Meanwhile I, an Ishiguro novice, continue to be spellbound by his abilities.

What amazes me in one sense is that he is a happily married man and father because the characters that I have read so far are lonely, isolated emotional cripples. In Remains of The Day, Stevens is so stifled by his sense of duty that he sees the love of his life walk away from him to enter a loveless marriage. In this equally magnificent novel the central protagonist, Christoper Banks, also misses out on love and relationships so consumed is he, like Stevens, in being the best he can be in his chosen profession, detective work.

Both are conceited fools that present the reader with a mix of antipathy and sympathy dependent on the page one is glorifying in. But antipathy always wins out.

In this magnificent novel Ishiguro sets up a central metaphor of colonialism, that is, ownership. Of countries, of emotions, of relationships.

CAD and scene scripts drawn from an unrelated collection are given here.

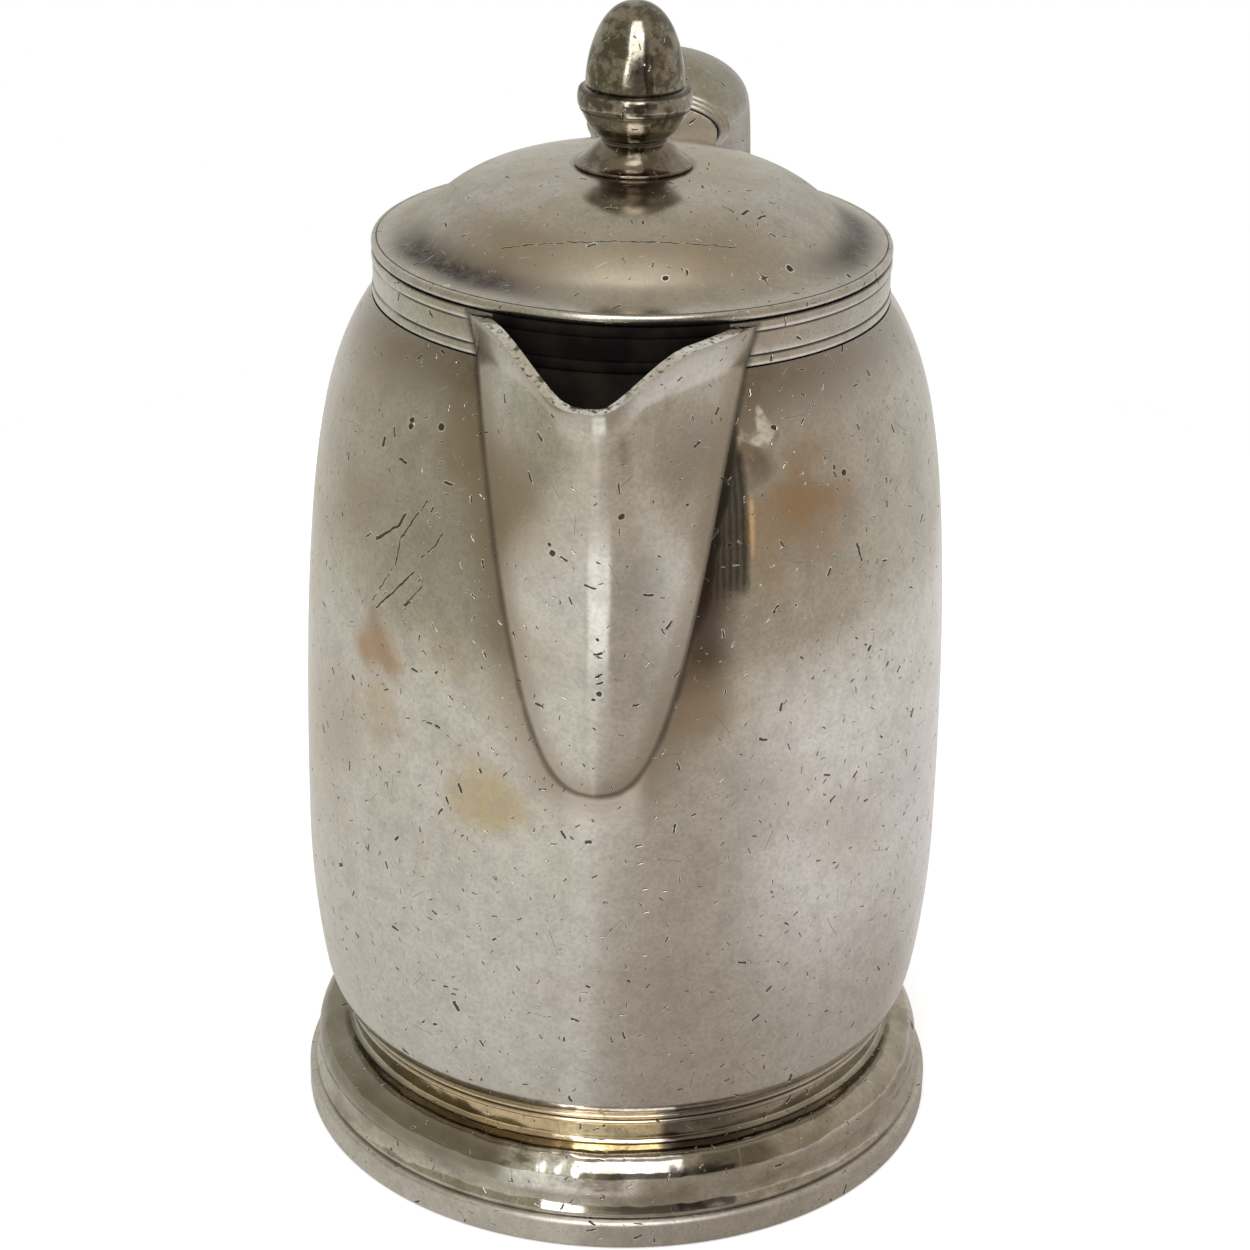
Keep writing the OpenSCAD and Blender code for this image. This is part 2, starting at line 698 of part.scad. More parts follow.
// A cast bracket on the body's shoulder: it holds the hinge in a pocket and carries the upper socket
module handle_bracket() {
    root_z = seat_z - bracket_drop;
    // Height at which the foot's round end begins, and how far the side curves run straight
    round_z = root_z + 0.6 * bracket_root;
    bend = 0.4 * bracket_drop;
    a = socket_a - socket_taper - 0.7;
    b = socket_b - socket_taper - 0.6;
    arch = [for (i = [0:24]) [a * cos(7.5 * i), socket_z + b * sin(7.5 * i)]];
    side = cubic_line([[a, socket_z], [a, socket_z - bend], [bracket_root, root_z + bend],
                       [bracket_root, round_z]], 8);
    foot_end = [for (i = [0:8])
                [-bracket_root * cos(22.5 * i), round_z - (round_z - root_z) * sin(22.5 * i)]];
    front = concat(arch, [for (p = side) [-p[0], p[1]]], foot_end, reversed(side));
    underside = cubic_line([[body_r(root_z) - 1, root_z], [body_r(root_z) + 0.2, root_z + 0.8 * bend],
                            [socket_y, socket_z - b - 0.9 * bend], [socket_y, socket_z - b + 0.6]], 10);
    color(silver)
        difference() {
            intersection() {
                translate([0, belly_r + 2 * past, 0])
                    rotate([90, 0, 0])
                        linear_extrude(height = belly_r)
                            polygon(front);
                across(-socket_a, 2 * socket_a)
                    polygon(concat([[mouth_r - 4, root_z]], underside,
                                   [[socket_y, socket_z + socket_b], [bracket_y, socket_z + socket_b],
                                    [bracket_y, pocket_floor], [mouth_r - 4, pocket_floor]]));
            }
            pot_outside(seam_gap);
        }
}

barrel();
base_plate();
foot();
foot_wire();
reeded_wire();
collar();
spout();
handle_left();
handle_right();
handle_bracket();
upper_socket();
lower_socket();
hinge_knuckles();
hinge_pin();
lid_dome();
lid_rim();
lid_bezel();
lid_hinge_leaf();
finial_pedestal();
acorn();
finial_screw();
finial_washer();
finial_nut();
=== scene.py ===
import math

import bpy
from mathutils import Matrix, Vector


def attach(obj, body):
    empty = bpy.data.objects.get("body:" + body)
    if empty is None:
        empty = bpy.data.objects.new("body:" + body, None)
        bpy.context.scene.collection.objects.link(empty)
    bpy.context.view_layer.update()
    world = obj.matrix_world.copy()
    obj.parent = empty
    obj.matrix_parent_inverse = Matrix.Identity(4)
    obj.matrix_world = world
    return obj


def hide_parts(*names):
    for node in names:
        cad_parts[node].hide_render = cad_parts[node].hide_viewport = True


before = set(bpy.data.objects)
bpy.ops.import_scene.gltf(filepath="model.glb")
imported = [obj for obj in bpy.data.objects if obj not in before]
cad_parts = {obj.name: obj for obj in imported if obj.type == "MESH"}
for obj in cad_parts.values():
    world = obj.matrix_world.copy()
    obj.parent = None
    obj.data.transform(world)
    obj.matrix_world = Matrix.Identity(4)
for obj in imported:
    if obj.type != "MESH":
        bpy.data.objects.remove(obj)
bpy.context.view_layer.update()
bpy.ops.object.select_all(action="DESELECT")
mm = 0.001

# ---- Viewpoint ----
# A long lens stands a little above the lid and a few degrees to the right of the spout.
# It looks down on the pot and is tilted slightly, so that the pot leans to the right.
VIEW_TURN = math.radians(4.5)
VIEW_DISTANCE = 0.3924
VIEW_HEIGHT = 0.2502
VIEW_DIP = math.radians(24.2)
VIEW_TILT = math.radians(1.08)
VIEW_LENS = 87
VIEW_FILM = 36

bpy.ops.object.camera_add()
camera = bpy.context.object
camera.matrix_world = (
    Matrix.Rotation(VIEW_TURN, 4, "Z")
    @ Matrix.Translation((0, -VIEW_DISTANCE, VIEW_HEIGHT))
    @ Matrix.Rotation(math.pi / 2 - VIEW_DIP, 4, "X")
    @ Matrix.Rotation(VIEW_TILT, 4, "Z")
)
camera.data.sensor_width = VIEW_FILM
camera.data.lens = VIEW_LENS
bpy.context.scene.camera = camera
bpy.context.scene.view_settings.view_transform = "Standard"

# ---- Studio ----
# The pot stands on a round white table in a pale room, with a tall window on the left of the camera,
# a soft lamp overhead, and the dark shape of whoever stands behind the camera.


class Value:
    """A number, colour or vector in a material, which can be written in sums."""

    def __init__(self, finish, socket):
        self.finish = finish
        self.socket = socket

    def sum(self, operation, *terms):
        return self.finish.add("Math", dict(enumerate(terms)), operation=operation)

    def __add__(self, other):
        return self.sum("ADD", self, other)

    def __radd__(self, other):
        return self.sum("ADD", other, self)

    def __sub__(self, other):
        return self.sum("SUBTRACT", self, other)

    def __rsub__(self, other):
        return self.sum("SUBTRACT", other, self)

    def __mul__(self, other):
        return self.sum("MULTIPLY", self, other)

    def __rmul__(self, other):
        return self.sum("MULTIPLY", other, self)

    def __truediv__(self, other):
        return self.sum("DIVIDE", self, other)

    def __pow__(self, other):
        return self.sum("POWER", self, other)

    def __lt__(self, other):
        return self.sum("LESS_THAN", self, other)

    def __abs__(self):
        return self.sum("ABSOLUTE", self)

    def most(self, *others):
        top = self
        for other in others:
            top = self.sum("MAXIMUM", top, other)
        return top

    def gap(self, point):
        """How many millimetres a place lies from a point, which is in millimetres too."""
        return self.vector("DISTANCE", Vector(point) * mm, "Value") / mm

    def output(self, name):
        """Another output of the node that this value comes from."""
        return Value(self.finish, self.socket.node.outputs[name])

    def axis(self, letter):
        return self.finish.add("SeparateXYZ", {"Vector": self}, output=letter)

    def vector(self, operation, other=None, output="Vector"):
        values = {0: self} if other is None else {0: self, 1: other}
        return self.finish.add("VectorMath", values, output=output, operation=operation)

    def times(self, factor):
        values = {"Vector": self, "Scale": factor}
        return self.finish.add("VectorMath", values, operation="SCALE")

    def step(self, low, high):
        """Runs smoothly from 0 at low to 1 at high."""
        if low > high:
            return 1 - self.step(high, low)
        values = {"Value": self, "From Min": low, "From Max": high}
        return self.finish.add("MapRange", values, interpolation_type="SMOOTHSTEP")


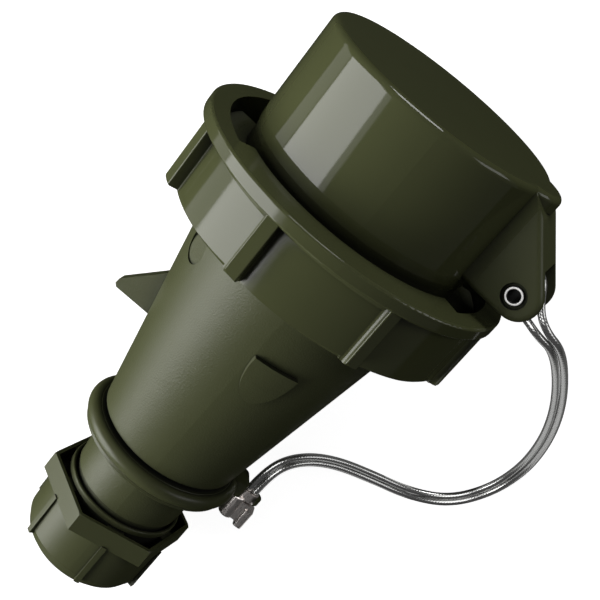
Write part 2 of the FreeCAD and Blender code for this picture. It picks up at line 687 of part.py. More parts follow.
def gland_nut():
    skirt = turned([
        (nut_face - 0.5, 0), (nut_face - 0.5, nut_skirt_r), (nut_grip_tail + 1.5, nut_skirt_tail_r),
        (nut_end + 2.6, nut_skirt_tail_r - 1.3), (nut_end + 0.8, nut_skirt_tail_r - 3.2),
        (nut_end, nut_skirt_tail_r - 5.4), (nut_end, 0)])
    collar = hexagon(nut_corner_r, nut_collar_rear, nut_face)
    trim = turned([
        (nut_face, 0), (nut_face, nut_corner_r - 0.5), (nut_face - 0.6, nut_corner_r + 0.2),
        (nut_collar_rear, nut_corner_r + 0.2), (nut_collar_rear, 0)])
    collar = collar.common(trim)
    inner_apothem = nut_corner_r * math.cos(math.radians(30)) - nut_wall
    inner_corner = inner_apothem / math.cos(math.radians(30))
    pocket = hexagon(inner_corner, nut_collar_rear + nut_web, nut_face + 1)
    lands = []
    for k in range(6):
        length = nut_face - nut_land_drop - nut_collar_rear
        land = Part.makeBox(length, 2 * nut_land_half, nut_corner_r, V(nut_collar_rear, -nut_land_half, 0))
        lands.append(swing(land, nut_clock + 30 + 60 * k))
    keep = rod(nut_collar_rear, nut_face + 2, nut_core_r).multiFuse(lands)
    collar = collar.cut(pocket.cut(keep))
    core = rod(nut_collar_rear, nut_sleeve_front - 0.5, nut_core_r)
    lip = rod(nut_sleeve_front - nut_sleeve_lip, nut_sleeve_front, nut_sleeve_r)
    lip = round_circles(lip, 0.4, [(nut_sleeve_front, nut_sleeve_r)])
    skirt = skirt.common(rod(nut_end - 1, nut_collar_rear + nut_web, nut_corner_r + 10))
    grips = []
    for k in range(6):
        c = nut_grip_clock + 60 * k
        grips.append(sector(nut_grip_tail, nut_collar_rear + 0.5, nut_skirt_tail_r - 1.0,
                            nut_skirt_r + nut_grip_height, c - nut_grip_half, c + nut_grip_half))
    body = collar.multiFuse([skirt, core, lip] + grips)
    seat = neck_end - clamp_length - thrust_thick - end_gap / 2
    inside = turned([
        (nut_sleeve_front + 1, 0), (nut_sleeve_front + 1, nut_mouth_r), (nut_sleeve_front - 1, nut_mouth_r),
        (nut_sleeve_front - 1.4, nut_bore_r), (seat, nut_bore_r),
        (nut_end + nut_throat, cable_hole_r), (nut_end - 1, cable_hole_r), (nut_end - 1, 0)])
    return body.cut(inside).removeSplitter()


def cable_seal():
    rear = neck_end + end_gap
    front = seal_seat - 2 * end_gap
    outer = seal_seat_r - end_gap / 2
    return turned([
        (rear, cable_r), (rear, outer), (front, outer), (front, cable_r + 1.0), (front - 2.0, cable_r)])


def cable_clamp():
    """Slotted clamping ring between the seal and the thrust ring."""
    front = neck_end + end_gap
    step = neck_end - end_gap
    clamp_end = neck_end - clamp_length
    bore = cable_r + 0.8
    body = turned([
        (front, bore), (front, seal_seat_r - end_gap / 2), (step, seal_seat_r - end_gap / 2),
        (step, seal_seat_r + 1.2), (clamp_end, seal_seat_r + 0.6), (clamp_end, bore)])
    slots = []
    for k in range(8):
        slot = Part.makeBox(3.0, clamp_slot, 20, V(clamp_end - 0.5, -clamp_slot / 2, 0))
        slots.append(swing(slot, 22.5 + 45 * k))
    return body.cut(slots[0].multiFuse(slots[1:]))


def thrust_ring():
    front = neck_end - clamp_length
    return tube(front - thrust_thick, front, nut_bore_r - 0.88, cable_r + 2.2)


def leaned(shape, degrees):
    """Turn a piece from the plug's own axis, with the gland end down."""
    turned_shape = shape.copy()
    turned_shape.rotate(V(0, 0, 0), V(0, 1, 0), -degrees)
    return turned_shape


def lowest(shape, degrees):
    return leaned(shape, degrees).optimalBoundingBox(False).ZMin


def resting_lean(front, rear):
    """Lean at which two pieces reach equally low, so that both touch the bench."""
    low, high = 2.0, 30.0
    for step in range(18):
        middle = (low + high) / 2
        if lowest(front, middle) < lowest(rear, middle):
            low = middle
        else:
            high = middle
    return (low + high) / 2


nodes = {
    "handle_body": handle_body(),
    "front_shroud": front_shroud(),
    "body_o_ring": body_o_ring(),
    "pin_carrier": pin_carrier(),
    "pin_retainer": pin_retainer(),
    "terminal_screws": terminal_screws(),
    "flange_gasket": flange_gasket(),
    "locking_ring": locking_ring(),
    "protective_cap": protective_cap(),
    "lug_rivet": lug_rivet(),
    "tether_ring": tether_ring(),
    "tether_ferrule": tether_ferrule(),
    "tether_wire": tether_wire(),
    "gland_nut": gland_nut(),
    "cable_seal": cable_seal(),
    "cable_clamp": cable_clamp(),
    "thrust_ring": thrust_ring(),
}
pin_names = ("pin_earth", "pin_neutral", "pin_line_1", "pin_line_2", "pin_line_3")
for name, clock in zip(pin_names, pin_clocks()):
    if name == "pin_earth":
        nodes[name] = contact_pin(earth_r, earth_tip, clock)
    else:
        nodes[name] = contact_pin(pin_r, pin_tip, clock)

# the bench is at z = 0, and the origin is under the middle of the plug without its tether
lean = resting_lean(nodes["locking_ring"], nodes["gland_nut"])
cord_nodes = ("tether_wire",)
leaning = {}
solid_box = FreeCAD.BoundBox()
for name, shape in nodes.items():
    leaning[name] = leaned(shape, lean)
    if name not in cord_nodes:
        solid_box.add(leaning[name].optimalBoundingBox(False))
shift = V(-(solid_box.XMin + solid_box.XMax) / 2, -(solid_box.YMin + solid_box.YMax) / 2, -solid_box.ZMin)

os.makedirs("parts", exist_ok=True)
for name, shape in leaning.items():
    shape.translate(shift)
    print(name, "solids", len(shape.Solids), "valid", shape.isValid(), "cm3", round(shape.Volume / 1000, 3),
          "low", round(shape.optimalBoundingBox(False).ZMin, 2))
    shape.exportStep("parts/" + name + ".step")

print("lean", lean, "shift", tuple(shift))
print("tether route", [(round(p.x, 2), round(p.y, 2), round(p.z, 2)) for p in tether_points()])
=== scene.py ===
"""Five-pole round plug: finishes, tether wire, lamps and the photograph's view.

The plug leans on the floor. Places on it are given in its own frame, where X is
its axis, x = 0 is the front rim of the locking ring, and side is towards -Y.
"""
import bpy
import json
import math
from mathutils import Matrix, Vector


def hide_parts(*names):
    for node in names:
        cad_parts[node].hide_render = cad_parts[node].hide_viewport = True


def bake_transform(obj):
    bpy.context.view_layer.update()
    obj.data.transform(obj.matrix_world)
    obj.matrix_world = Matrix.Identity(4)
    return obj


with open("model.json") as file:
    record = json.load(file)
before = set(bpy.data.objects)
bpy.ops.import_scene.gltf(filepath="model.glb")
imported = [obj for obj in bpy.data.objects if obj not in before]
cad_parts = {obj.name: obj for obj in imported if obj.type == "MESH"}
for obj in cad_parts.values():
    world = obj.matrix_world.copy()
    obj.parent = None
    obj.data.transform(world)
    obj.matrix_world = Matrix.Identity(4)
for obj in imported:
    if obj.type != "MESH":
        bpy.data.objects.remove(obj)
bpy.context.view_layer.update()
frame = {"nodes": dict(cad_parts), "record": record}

nodes = frame["nodes"]
MM = 0.001

# the plug's own frame, from the axis of the ring's joint
RING_PIVOT_X = -14.4
ring_joint = next(j for j in frame["record"]["behaviour"]["joints"] if j["name"] == "ring_turn")
axis = Vector(ring_joint["axis"]).normalized()
lean = math.atan2(axis.z, axis.x)
origin = Vector(ring_joint["pos_m"]) - axis * RING_PIVOT_X * MM
across = Vector((0, 1, 0))
upright = Vector((-math.sin(lean), 0, math.cos(lean)))


def direction(x, y, z):
    """A direction of the plug's own frame, in the row frame."""
    return axis * x + across * y + upright * z


def place(x, y, z):
    """A point of the plug's own frame, in millimetres, in the row frame."""
    return origin + direction(x, y, z) * MM


def at(x, radius, clock):
    """A point by its distance from the plug's axis and its clock angle, from the top towards the side."""
    a = math.radians(clock)
    return place(x, -radius * math.sin(a), radius * math.cos(a))


# sizes of the tether, the crimp's ear, the rivet and the lug in millimetres, as in the part
STRAND_R = 1.05
STRAND_SIDE = 1.12
FERRULE_FACE = -94.8
EAR_W = 31.0
EAR_Z = -7.0
RIVET_X = 11.1
RIVET_W = 46.3
LIP_IN_R = 1.85
LIP_OUT_R = 2.3
LUG_CLOCK = 73.0
LUG_ROOT_W = 37.0

# the sheath's outside stands this far out of the CAD strand, in millimetres
SHEATH_OVER = 0.05
TETHER_STEPS = 16
TETHER_SIDES = 14

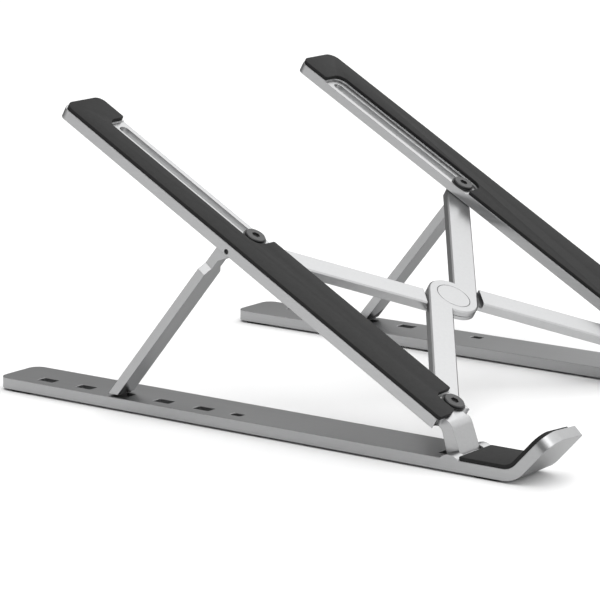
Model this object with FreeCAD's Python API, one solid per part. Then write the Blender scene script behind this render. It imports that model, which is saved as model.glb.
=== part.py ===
import FreeCAD, Part
import math
import os
from FreeCAD import Vector

# Folding laptop stand: two base rails with raised front hooks, two tilting support
# arms, two props that stand in slots of the rails, and a scissor of two Z-shaped
# cross bars that lets the stand close sideways.
# X runs across the stand, +Y points to its raised back, +Z is up.
# "station" is a distance along a rail from its back end, towards the hook.

# base rails
stand_width = 174.7
rail_width = 22.66
rail_thickness = 4.3
rail_back_corner = 4.5
rail_tip_corner = 6.5
foot_height = 0.9
foot_inset = 0.8
foot_pocket = 0.6
back_foot_station = 4.0
front_foot_station = 219.6
foot_length = 12.4

# hook at the front end of each rail, as the path of its middle line
hook_start = 233.3
hook_bend_radius = 9.65
hook_angle = 47.0
hook_ramp = 18.0
hook_bare = 1.7
hook_slant = 3.0

# prop slots in the rails
slot_first = 20.0
slot_pitch = 19.1
slot_count = 5
slot_length = 7.6
slot_width = 4.5
slot_from_edge = 6.75
slot_depth = 2.4
last_slot_station = 112.2
last_slot_length = 4.9
last_slot_width = 3.4
prop_slot_index = 2

# hinge between rail and arm
hinge_station = 211.0
hinge_height = 3.45
lug_radius = 5.4
lug_height = 1.65
outer_lug = 5.2
inner_lug = 4.5
knuckle_radius = 2.5
knuckle_side_gap = 0.2
hinge_pin_radius = 1.25
running_clearance = 0.05
hinge_pin_wall = 1.2
hinge_pin_recess = 0.4
pocket_behind = 8.0
pocket_ahead = 3.4

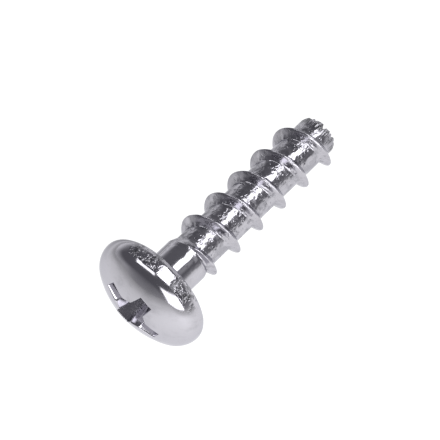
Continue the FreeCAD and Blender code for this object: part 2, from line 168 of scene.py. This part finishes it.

Largely set in the International quarter of Shanghai in the 1930’s at the height of the second Sino-Japanese war (although he never cites it as this) an English colonial boy and his Japanese colonial friend grow up together (although this precedes the war and is told in flashback). Shanghai itself is a no-go zone but this doesn’t bother these two until circumstances unfold that see Banks lose both his parents in quick succession, presumably kidnapped by bandits. Banks is quickly shipped ‘home’ (not home) to England where his education occurs and he rises through pre-war society to become a feted figure in London circles for his remarkable detectiveness.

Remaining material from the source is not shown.